### Your instructions
Read the data and repeat it in full, exactly.

Records with modeling code:
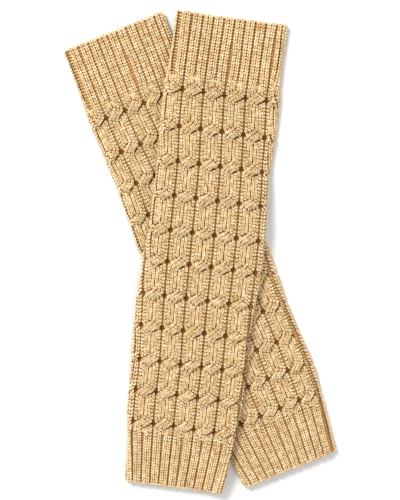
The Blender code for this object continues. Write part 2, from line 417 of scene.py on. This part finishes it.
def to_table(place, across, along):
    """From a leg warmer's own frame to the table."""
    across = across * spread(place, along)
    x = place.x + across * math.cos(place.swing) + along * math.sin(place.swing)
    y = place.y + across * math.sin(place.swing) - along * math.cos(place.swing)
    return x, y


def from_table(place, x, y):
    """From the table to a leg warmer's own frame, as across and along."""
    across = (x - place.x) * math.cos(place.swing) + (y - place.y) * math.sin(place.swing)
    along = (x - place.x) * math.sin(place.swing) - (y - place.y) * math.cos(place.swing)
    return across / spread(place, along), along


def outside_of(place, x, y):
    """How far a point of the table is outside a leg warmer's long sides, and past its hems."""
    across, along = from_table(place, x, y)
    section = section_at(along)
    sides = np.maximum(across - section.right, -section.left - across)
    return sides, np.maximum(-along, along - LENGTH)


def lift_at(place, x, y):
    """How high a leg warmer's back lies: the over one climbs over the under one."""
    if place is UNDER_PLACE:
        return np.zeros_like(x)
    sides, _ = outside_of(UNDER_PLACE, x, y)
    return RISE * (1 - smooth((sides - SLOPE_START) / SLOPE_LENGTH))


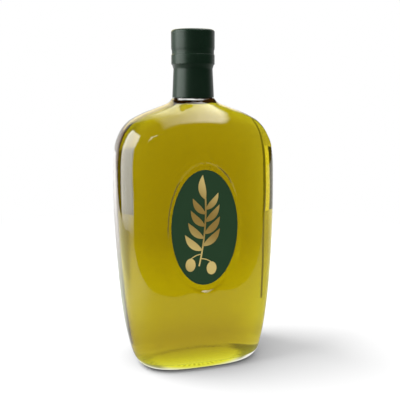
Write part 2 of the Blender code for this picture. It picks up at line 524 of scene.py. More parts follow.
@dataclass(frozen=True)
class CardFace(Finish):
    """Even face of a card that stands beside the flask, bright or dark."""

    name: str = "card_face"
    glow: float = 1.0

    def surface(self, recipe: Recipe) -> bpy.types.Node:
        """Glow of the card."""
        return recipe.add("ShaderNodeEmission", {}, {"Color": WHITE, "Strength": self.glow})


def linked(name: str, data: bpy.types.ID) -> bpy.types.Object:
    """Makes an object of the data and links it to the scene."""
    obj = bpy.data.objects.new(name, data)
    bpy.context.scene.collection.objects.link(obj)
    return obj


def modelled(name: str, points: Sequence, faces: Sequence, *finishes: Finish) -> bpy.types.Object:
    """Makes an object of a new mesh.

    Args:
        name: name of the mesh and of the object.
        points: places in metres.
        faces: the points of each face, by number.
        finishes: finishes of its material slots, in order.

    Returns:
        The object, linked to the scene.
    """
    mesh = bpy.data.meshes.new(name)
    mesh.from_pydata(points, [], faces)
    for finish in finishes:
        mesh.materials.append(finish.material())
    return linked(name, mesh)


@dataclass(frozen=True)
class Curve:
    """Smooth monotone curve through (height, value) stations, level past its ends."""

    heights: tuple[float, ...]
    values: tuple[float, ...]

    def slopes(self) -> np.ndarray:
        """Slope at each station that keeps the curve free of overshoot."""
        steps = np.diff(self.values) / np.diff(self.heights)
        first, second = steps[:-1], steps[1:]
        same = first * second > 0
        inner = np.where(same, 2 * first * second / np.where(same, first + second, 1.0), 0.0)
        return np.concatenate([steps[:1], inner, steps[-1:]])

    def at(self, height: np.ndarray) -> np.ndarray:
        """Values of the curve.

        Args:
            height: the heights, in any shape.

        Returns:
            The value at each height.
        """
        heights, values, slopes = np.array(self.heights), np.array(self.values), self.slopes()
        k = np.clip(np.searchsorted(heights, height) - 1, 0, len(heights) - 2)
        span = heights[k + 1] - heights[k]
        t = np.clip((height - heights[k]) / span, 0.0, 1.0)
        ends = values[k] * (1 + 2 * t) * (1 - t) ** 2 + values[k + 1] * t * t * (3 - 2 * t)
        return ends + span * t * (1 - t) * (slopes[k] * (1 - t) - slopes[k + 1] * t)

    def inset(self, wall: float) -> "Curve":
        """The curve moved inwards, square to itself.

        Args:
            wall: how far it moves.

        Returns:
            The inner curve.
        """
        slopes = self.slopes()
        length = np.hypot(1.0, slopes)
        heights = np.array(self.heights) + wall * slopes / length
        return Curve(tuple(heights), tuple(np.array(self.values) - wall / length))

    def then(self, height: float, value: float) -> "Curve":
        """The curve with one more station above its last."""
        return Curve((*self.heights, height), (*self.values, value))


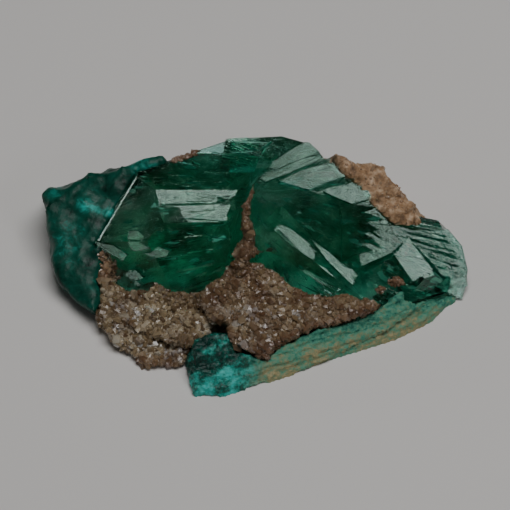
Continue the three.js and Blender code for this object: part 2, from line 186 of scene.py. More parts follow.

### Result for this task
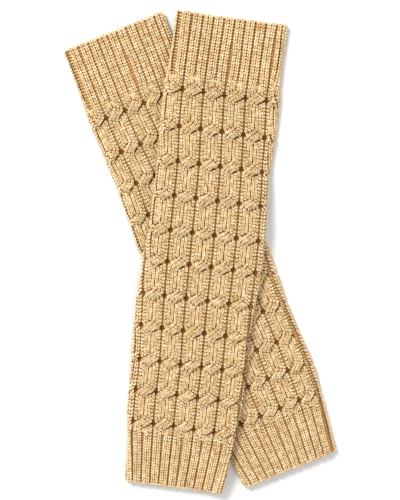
The Blender code for this object continues. Write part 2, from line 417 of scene.py on. This part finishes it.
def to_table(place, across, along):
    """From a leg warmer's own frame to the table."""
    across = across * spread(place, along)
    x = place.x + across * math.cos(place.swing) + along * math.sin(place.swing)
    y = place.y + across * math.sin(place.swing) - along * math.cos(place.swing)
    return x, y


def from_table(place, x, y):
    """From the table to a leg warmer's own frame, as across and along."""
    across = (x - place.x) * math.cos(place.swing) + (y - place.y) * math.sin(place.swing)
    along = (x - place.x) * math.sin(place.swing) - (y - place.y) * math.cos(place.swing)
    return across / spread(place, along), along


def outside_of(place, x, y):
    """How far a point of the table is outside a leg warmer's long sides, and past its hems."""
    across, along = from_table(place, x, y)
    section = section_at(along)
    sides = np.maximum(across - section.right, -section.left - across)
    return sides, np.maximum(-along, along - LENGTH)


def lift_at(place, x, y):
    """How high a leg warmer's back lies: the over one climbs over the under one."""
    if place is UNDER_PLACE:
        return np.zeros_like(x)
    sides, _ = outside_of(UNDER_PLACE, x, y)
    return RISE * (1 - smooth((sides - SLOPE_START) / SLOPE_LENGTH))


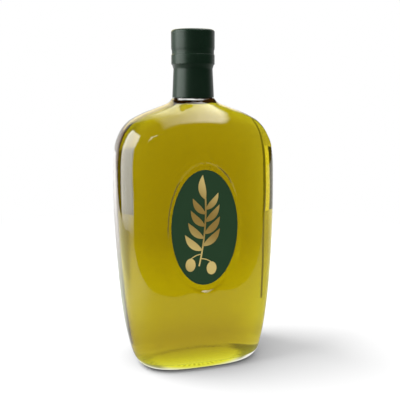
Write part 2 of the Blender code for this picture. It picks up at line 524 of scene.py. More parts follow.
@dataclass(frozen=True)
class CardFace(Finish):
    """Even face of a card that stands beside the flask, bright or dark."""

    name: str = "card_face"
    glow: float = 1.0

    def surface(self, recipe: Recipe) -> bpy.types.Node:
        """Glow of the card."""
        return recipe.add("ShaderNodeEmission", {}, {"Color": WHITE, "Strength": self.glow})


def linked(name: str, data: bpy.types.ID) -> bpy.types.Object:
    """Makes an object of the data and links it to the scene."""
    obj = bpy.data.objects.new(name, data)
    bpy.context.scene.collection.objects.link(obj)
    return obj


def modelled(name: str, points: Sequence, faces: Sequence, *finishes: Finish) -> bpy.types.Object:
    """Makes an object of a new mesh.

    Args:
        name: name of the mesh and of the object.
        points: places in metres.
        faces: the points of each face, by number.
        finishes: finishes of its material slots, in order.

    Returns:
        The object, linked to the scene.
    """
    mesh = bpy.data.meshes.new(name)
    mesh.from_pydata(points, [], faces)
    for finish in finishes:
        mesh.materials.append(finish.material())
    return linked(name, mesh)


@dataclass(frozen=True)
class Curve:
    """Smooth monotone curve through (height, value) stations, level past its ends."""

    heights: tuple[float, ...]
    values: tuple[float, ...]

    def slopes(self) -> np.ndarray:
        """Slope at each station that keeps the curve free of overshoot."""
        steps = np.diff(self.values) / np.diff(self.heights)
        first, second = steps[:-1], steps[1:]
        same = first * second > 0
        inner = np.where(same, 2 * first * second / np.where(same, first + second, 1.0), 0.0)
        return np.concatenate([steps[:1], inner, steps[-1:]])

    def at(self, height: np.ndarray) -> np.ndarray:
        """Values of the curve.

        Args:
            height: the heights, in any shape.

        Returns:
            The value at each height.
        """
        heights, values, slopes = np.array(self.heights), np.array(self.values), self.slopes()
        k = np.clip(np.searchsorted(heights, height) - 1, 0, len(heights) - 2)
        span = heights[k + 1] - heights[k]
        t = np.clip((height - heights[k]) / span, 0.0, 1.0)
        ends = values[k] * (1 + 2 * t) * (1 - t) ** 2 + values[k + 1] * t * t * (3 - 2 * t)
        return ends + span * t * (1 - t) * (slopes[k] * (1 - t) - slopes[k + 1] * t)

    def inset(self, wall: float) -> "Curve":
        """The curve moved inwards, square to itself.

        Args:
            wall: how far it moves.

        Returns:
            The inner curve.
        """
        slopes = self.slopes()
        length = np.hypot(1.0, slopes)
        heights = np.array(self.heights) + wall * slopes / length
        return Curve(tuple(heights), tuple(np.array(self.values) - wall / length))

    def then(self, height: float, value: float) -> "Curve":
        """The curve with one more station above its last."""
        return Curve((*self.heights, height), (*self.values, value))


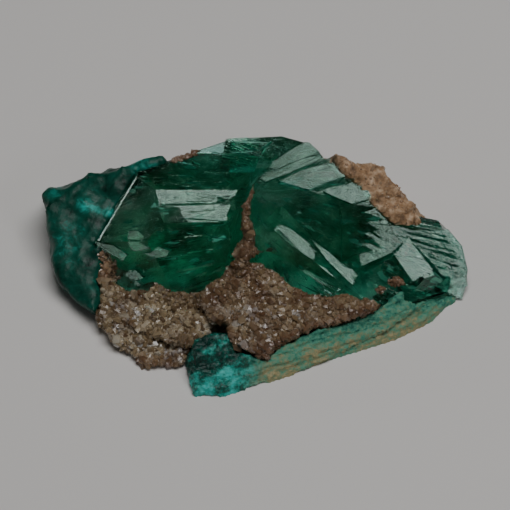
Continue the three.js and Blender code for this object: part 2, from line 186 of scene.py. More parts follow.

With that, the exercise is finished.